Check each line of the material. Copy those containing "Blender".

Data extract -
-- Start --
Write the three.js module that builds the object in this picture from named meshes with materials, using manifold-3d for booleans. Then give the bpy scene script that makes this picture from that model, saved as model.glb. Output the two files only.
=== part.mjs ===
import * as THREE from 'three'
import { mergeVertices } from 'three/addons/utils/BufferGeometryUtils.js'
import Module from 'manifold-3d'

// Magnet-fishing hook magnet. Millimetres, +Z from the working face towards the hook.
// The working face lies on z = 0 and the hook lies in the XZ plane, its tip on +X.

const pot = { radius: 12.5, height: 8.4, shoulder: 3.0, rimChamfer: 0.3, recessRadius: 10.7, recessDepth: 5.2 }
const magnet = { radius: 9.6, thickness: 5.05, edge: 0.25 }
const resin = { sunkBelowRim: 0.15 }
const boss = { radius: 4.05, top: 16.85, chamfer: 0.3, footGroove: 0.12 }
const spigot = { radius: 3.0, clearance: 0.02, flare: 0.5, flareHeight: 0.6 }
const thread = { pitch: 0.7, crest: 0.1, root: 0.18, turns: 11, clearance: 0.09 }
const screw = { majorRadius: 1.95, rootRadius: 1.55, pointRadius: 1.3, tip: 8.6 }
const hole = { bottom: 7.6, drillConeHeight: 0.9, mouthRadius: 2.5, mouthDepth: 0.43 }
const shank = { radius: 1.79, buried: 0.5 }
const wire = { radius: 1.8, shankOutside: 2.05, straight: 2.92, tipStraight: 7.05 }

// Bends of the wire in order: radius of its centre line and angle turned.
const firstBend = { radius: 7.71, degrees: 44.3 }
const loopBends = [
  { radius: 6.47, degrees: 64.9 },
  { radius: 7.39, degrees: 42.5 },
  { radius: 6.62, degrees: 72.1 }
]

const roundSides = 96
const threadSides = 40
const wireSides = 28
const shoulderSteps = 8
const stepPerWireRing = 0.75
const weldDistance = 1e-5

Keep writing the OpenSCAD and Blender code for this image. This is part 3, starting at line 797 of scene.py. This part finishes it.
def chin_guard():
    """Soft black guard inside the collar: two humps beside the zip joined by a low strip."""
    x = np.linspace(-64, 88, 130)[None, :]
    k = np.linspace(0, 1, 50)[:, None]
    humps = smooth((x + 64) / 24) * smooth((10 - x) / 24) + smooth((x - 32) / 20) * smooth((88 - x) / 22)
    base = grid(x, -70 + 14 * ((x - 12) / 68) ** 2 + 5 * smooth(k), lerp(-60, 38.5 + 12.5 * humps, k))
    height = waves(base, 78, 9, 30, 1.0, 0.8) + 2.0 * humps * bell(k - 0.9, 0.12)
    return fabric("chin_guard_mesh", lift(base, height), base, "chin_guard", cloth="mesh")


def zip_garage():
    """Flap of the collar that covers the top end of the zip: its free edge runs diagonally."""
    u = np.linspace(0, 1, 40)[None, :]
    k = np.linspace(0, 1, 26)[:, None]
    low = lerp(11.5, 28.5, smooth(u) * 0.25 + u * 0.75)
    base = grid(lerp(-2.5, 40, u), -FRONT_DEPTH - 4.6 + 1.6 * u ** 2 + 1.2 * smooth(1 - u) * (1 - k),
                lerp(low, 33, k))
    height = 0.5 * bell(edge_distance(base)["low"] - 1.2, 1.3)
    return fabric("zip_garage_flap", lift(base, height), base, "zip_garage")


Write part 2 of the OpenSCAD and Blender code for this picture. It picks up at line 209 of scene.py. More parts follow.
-- End --
-- Start --
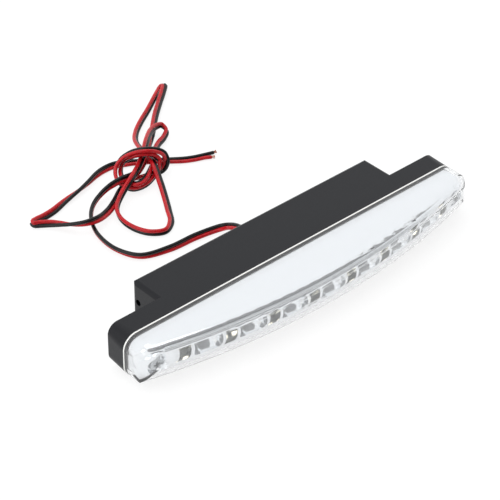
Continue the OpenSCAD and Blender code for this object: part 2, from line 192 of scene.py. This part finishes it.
-- End --
Answer below -
Keep writing the OpenSCAD and Blender code for this image. This is part 3, starting at line 797 of scene.py. This part finishes it.
Write part 2 of the OpenSCAD and Blender code for this picture. It picks up at line 209 of scene.py. More parts follow.
Continue the OpenSCAD and Blender code for this object: part 2, from line 192 of scene.py. This part finishes it.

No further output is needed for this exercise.